O assassinato brutal do pequeno Arthur, de apenas dois anos, em Tabira-PE, não é apenas mais um crime bárbaro que choca e revolta. É o retrato de uma sociedade onde as falhas institucionais, a ausência de suporte social e a negligência – tanto das autoridades quanto das famílias – acabam custando vidas inocentes. A morte de Arthur não pode ser reduzida a um caso isolado de violência extrema. É o resultado de um sistema que falha, sucessivamente, em proteger os mais vulneráveis.

Desde que a notícia emergiu, ainda com poucas informações, nos debruçamos sobre o caso. Eu e Marina, com o compromisso de fazer valer o bom jornalismo, conseguimos, com exclusividade, localizar a mãe do pequeno Arthur. Giovana foi encontrada na rodoviária de Recife, prestes a embarcar para o Sertão, após tomar conhecimento do assassinato do filho. Foi um trabalho árduo, que exigiu pesquisa intensa, cruzamento de informações e a busca por contatos indiretos até finalmente chegar até ela.

E foi com Giovana que vieram algumas respostas – e muitas novas perguntas. Ela atribui, sem hesitação, a responsabilidade do crime ao casal Giselda e Antônio Lopes, conhecido como ‘Frajola’. Foram eles que ficaram com Arthur enquanto ela se ausentava para tentar ganhar dinheiro e sustentar o filho. Mas a história não se encerra nesse ponto.

QUEM FALHOU NA PROTEÇÃO DE ARTHUR?

O Conselho Tutelar tinha conhecimento da situação. Há relatos de que a criança já foi deixada sozinha diversas vezes. O que foi feito, então, para evitar que essa tragédia acontecesse? Se já havia histórico de vulnerabilidade, por que nenhuma medida mais severa foi tomada?
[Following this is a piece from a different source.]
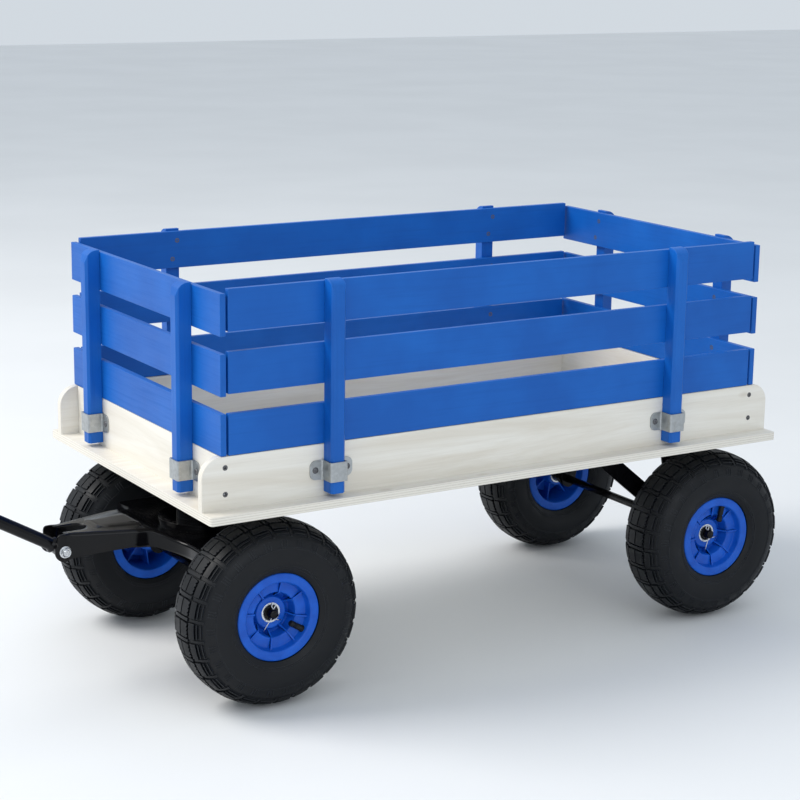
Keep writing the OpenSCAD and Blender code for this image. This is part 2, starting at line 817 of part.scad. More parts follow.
// local +X runs up the handle from the pivot bolt, local Y stays sideways
module on_handle() {
    translate([pivot_x, 0, pivot_z]) rotate([0, -handle_angle, 0]) children();
}

module along_x(r, x0, x1) {
    translate([x0, 0, 0]) rotate([0, 90, 0]) cylinder(r = r, h = x1 - x0);
}

module handle_shaft() {
    eye_r = 11;
    eye_half = nose_half - sheet_t - 0.5;
    end = handle_len - loop_len;
    color("#17181b")
    on_handle() difference() {
        union() {
            rotate([90, 0, 0]) cylinder(r = eye_r, h = 2 * eye_half, center = true);
            along_x(handle_r, 0, end);
        }
        rotate([90, 0, 0]) cylinder(r = pivot_r + fit, h = 100, center = true);
        along_x(handle_r - 1.6, eye_r + 3, end + 1);
        translate([end, 0, 0]) rotate([90, 0, 0]) cylinder(r = loop_r + 0.02, h = 60, center = true);
    }
}

// a steel rod bent into a closed loop with round corners
module handle_loop() {
    c = loop_corner;
    x0 = handle_len - loop_len;
    straight_x = loop_len - 2 * c;
    straight_y = loop_w - 2 * c;
    color("#17181b")
    on_handle() {
        for (x = [x0, handle_len])
            translate([x, 0, 0]) rotate([90, 0, 0]) cylinder(r = loop_r, h = straight_y, center = true);
        for (s = [-1, 1])
            translate([0, s * loop_w / 2, 0]) along_x(loop_r, x0 + c, x0 + c + straight_x);
        for (i = [0:3])
            translate([i == 0 || i == 3 ? handle_len - c : x0 + c, (i < 2 ? 1 : -1) * straight_y / 2, 0])
                rotate([0, 0, i * 90]) rotate_extrude(angle = 90) translate([c, 0]) circle(r = loop_r);
    }
}

// soft sleeve over the loop's cross bar
module handle_grip() {
    half = loop_w / 2 - loop_corner - 1;
    round = 3;
    color("#26282b")
    on_handle() translate([handle_len, 0, 0]) rotate([90, 0, 0])
        difference() {
            union() {
                cylinder(r = grip_r, h = 2 * (half - round), center = true);
                cylinder(r = grip_r - round, h = 2 * half, center = true);
                for (s = [-1, 1]) translate([0, 0, s * (half - round)])
                    rotate_extrude() translate([grip_r - round, 0]) circle(r = round);
            }
            cylinder(r = loop_r + fit, h = 200, center = true);
        }
}

// ---------- what is drawn ----------

deck();
side_board();  // side_board_left
mirror([0, 1, 0]) side_board();  // side_board_right
end_board();  // end_board_front
other_end() end_board();  // end_board_rear
side_pockets();
end_pockets();
pocket_screws();
board_screws();
bracket_bolts();
side_slat(0);  // left_slat_low
side_slat(1);  // left_slat_mid
side_slat(2);  // left_slat_top
side_stakes();  // left_stakes
side_slat_screws();  // left_slat_screws
mirror([0, 1, 0]) side_slat(0);  // right_slat_low
mirror([0, 1, 0]) side_slat(1);  // right_slat_mid
mirror([0, 1, 0]) side_slat(2);  // right_slat_top
mirror([0, 1, 0]) side_stakes();  // right_stakes
mirror([0, 1, 0]) side_slat_screws();  // right_slat_screws
end_slat(0);  // front_slat_low
end_slat(1);  // front_slat_mid
end_slat(2);  // front_slat_top
end_stakes();  // front_stakes
end_slat_screws();  // front_slat_screws
other_end() end_slat(0);  // rear_slat_low
other_end() end_slat(1);  // rear_slat_mid
other_end() end_slat(2);  // rear_slat_top
other_end() end_stakes();  // rear_stakes
other_end() end_slat_screws();  // rear_slat_screws
wheel_at(0, 1, front_left_spin) tyre();  // front_left_tyre
wheel_at(0, 1, front_left_spin) rim();  // front_left_rim
wheel_at(0, 1, front_left_spin) inner_tube();  // front_left_tube
wheel_at(0, 1, front_left_spin) bearings();  // front_left_bearings
wheel_at(0, -1) tyre();  // front_right_tyre
wheel_at(0, -1) rim();  // front_right_rim
wheel_at(0, -1) inner_tube();  // front_right_tube
wheel_at(0, -1) bearings();  // front_right_bearings
wheel_at(rear_x, 1, rear_left_spin) tyre();  // rear_left_tyre
wheel_at(rear_x, 1, rear_left_spin) rim();  // rear_left_rim
wheel_at(rear_x, 1, rear_left_spin) inner_tube();  // rear_left_tube
wheel_at(rear_x, 1, rear_left_spin) bearings();  // rear_left_bearings
wheel_at(rear_x, -1, rear_right_spin) tyre();  // rear_right_tyre
wheel_at(rear_x, -1, rear_right_spin) rim();  // rear_right_rim
wheel_at(rear_x, -1, rear_right_spin) inner_tube();  // rear_right_tube
wheel_at(rear_x, -1, rear_right_spin) bearings();  // rear_right_bearings
front_bolster();
kingpin();
front_axle_bracket();
axle(0);  // front_axle
axle_ends(0, yoke_half_y);  // front_axle_ends
drawbar();
pivot_bolt();
rear_axle_bracket();
rear_braces();
axle(rear_x);  // rear_axle
axle_ends(rear_x, rear_hanger_y + brace_t + 0.2);  // rear_axle_ends
handle_shaft();
handle_loop();
handle_grip();
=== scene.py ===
"""Kids pull wagon: the looks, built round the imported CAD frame. All lengths are in metres."""

import math
import random

import bmesh
import bpy
from mathutils import Matrix, Vector


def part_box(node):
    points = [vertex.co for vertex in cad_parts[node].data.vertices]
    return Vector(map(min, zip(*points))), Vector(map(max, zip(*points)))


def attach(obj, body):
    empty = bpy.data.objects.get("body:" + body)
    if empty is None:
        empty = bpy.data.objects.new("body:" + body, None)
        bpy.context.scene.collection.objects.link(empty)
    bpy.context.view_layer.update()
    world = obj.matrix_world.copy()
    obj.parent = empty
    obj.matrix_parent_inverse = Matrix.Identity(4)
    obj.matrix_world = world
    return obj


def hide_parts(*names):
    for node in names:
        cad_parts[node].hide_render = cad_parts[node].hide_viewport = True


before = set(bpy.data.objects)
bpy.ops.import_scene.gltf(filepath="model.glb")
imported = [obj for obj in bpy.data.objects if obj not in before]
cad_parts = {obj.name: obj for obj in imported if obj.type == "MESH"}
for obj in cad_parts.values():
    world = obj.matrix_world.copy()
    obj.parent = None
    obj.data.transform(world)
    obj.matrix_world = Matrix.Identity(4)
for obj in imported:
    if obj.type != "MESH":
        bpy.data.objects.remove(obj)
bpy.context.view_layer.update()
MM = 0.001

# ---------------------------------------------------------------- camera, light and floor


def make_camera():
    """The viewing angle: high and to the left of the wagon's front."""
    yaw, pitch, roll = math.radians(-121.675), math.radians(-13.183), math.radians(0.774)
    forward = Vector((math.cos(pitch) * math.cos(yaw), math.cos(pitch) * math.sin(yaw), math.sin(pitch)))
    level = Vector((math.sin(yaw), -math.cos(yaw), 0))
    up = level.cross(forward)
    right = level * math.cos(roll) + up * math.sin(roll)
    up = right.cross(forward)
    camera = bpy.data.objects.new("camera", bpy.data.cameras.new("camera"))
    camera.data.lens = 91.5
    camera.data.clip_end = 60
    camera.matrix_world = Matrix.Translation((1.2308, 2.5387, 1.0429)) @ Matrix((
        (right.x, up.x, -forward.x, 0), (right.y, up.y, -forward.y, 0),
        (right.z, up.z, -forward.z, 0), (0, 0, 0, 1)))
    bpy.context.scene.collection.objects.link(camera)
    bpy.context.scene.camera = camera


def area_light(name, place, aim, size, power, colour):
    light = bpy.data.lights.new(name, "AREA")
    light.shape = "SQUARE"
    light.size = size
    light.energy = power
    light.color = colour
    lamp = bpy.data.objects.new(name, light)
    lamp.location = place
    lamp.rotation_euler = (Vector(aim) - Vector(place)).to_track_quat("-Z", "Y").to_euler()
    bpy.context.scene.collection.objects.link(lamp)


def make_light():
    world = bpy.data.worlds.new("studio")
    world.use_nodes = True
    world.node_tree.nodes["Background"].inputs["Color"].default_value = (0.86, 0.93, 1.0, 1)
    world.node_tree.nodes["Background"].inputs["Strength"].default_value = 0.75
    bpy.context.scene.world = world
    middle = (-0.35, 0, 0.3)
    area_light("key", (2.6, -1.6, 3.6), middle, 2.4, 165, (1.0, 0.97, 0.93))
    area_light("fill", (0.6, 3.8, 2.2), middle, 3.0, 32, (0.92, 0.96, 1.0))
    bpy.context.scene.view_settings.view_transform = "Standard"
    bpy.context.scene.view_settings.look = "None"


# ---------------------------------------------------------------- materials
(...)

O Ministério Público, que tem o dever de fiscalizar e cobrar providências, atuou nesse caso? A polícia chegou a investigar o ambiente onde essa criança vivia? O Conselho Tutelar notificou formalmente outros órgãos para que fossem tomadas medidas de proteção?

É fácil, agora, apontar culpados. Mas a realidade é que Arthur já estava condenado antes mesmo de seu assassinato. Ele vivia à margem de qualquer estrutura de proteção, ignorado por quem deveria garantir sua segurança. A pergunta que precisa ser feita é: quem permitiu que isso chegasse a esse ponto?

Se existiam registros de abandono, por que Arthur não foi resgatado antes? Se a mãe enfrentava dificuldades para criá-lo, por que não havia um suporte real? Onde estava a rede de assistência social que deveria atuar em casos de vulnerabilidade extrema como esse?

A RESPONSABILIDADE QUE NINGUÉM QUER ASSUMIR

Giovana, a mãe, tem a sua parcela de responsabilidade? Deixou Arthur aos cuidados de terceiros, quando já se sabia que a criança vivia em risco. Mas, ainda assim, seria justo jogar sobre ela toda a culpa? Ela nos contou sobre a mala que estava cheia de presentes para o filho, e a necessidade de se ausentar para conseguir dinheiro para pagar Giselda, e claro, o sustento do filho. O Estado falhou. A sociedade falhou. As autoridades falharam.

Não há como negar que vivemos em um país onde a infância pobre é negligenciada. Enquanto o sistema de proteção falha repetidamente, crianças continuam à mercê da sorte – ou do azar – de nascerem em famílias que não conseguem ou não sabem como protegê-las.

O Ministério Público, as polícias, o Conselho Tutelar e a Justiça precisam agir antes do crime acontecer. Depois, quando já há uma vítima, tudo que resta é indignação e dor. É preciso sair do discurso e garantir que nenhuma outra criança tenha o mesmo destino de Arthur.

JUSTIÇA OU JUSTIÇAMENTO?

Agora, o clamor é por justiça. Mas que justiça? A prisão dos responsáveis não traz Arthur de volta. A revolta da população não apaga o horror que ele viveu. Se não houver uma mudança real, sistemática, para que casos assim não se repitam, tudo que restará será o ciclo vicioso: indignação, esquecimento, nova tragédia.

Arthur não deveria ter morrido. E sua morte não pode ser apenas mais um número. Se queremos um país onde crianças não sejam condenadas à violência antes mesmo de aprenderem a falar, é hora de exigir ação. O debate sobre proteção da infância, combate à negligência e fortalecimento das instituições precisa sair das manchetes e entrar na prática. Porque o que aconteceu em Tabira não pode ser apenas mais uma tragédia anunciada.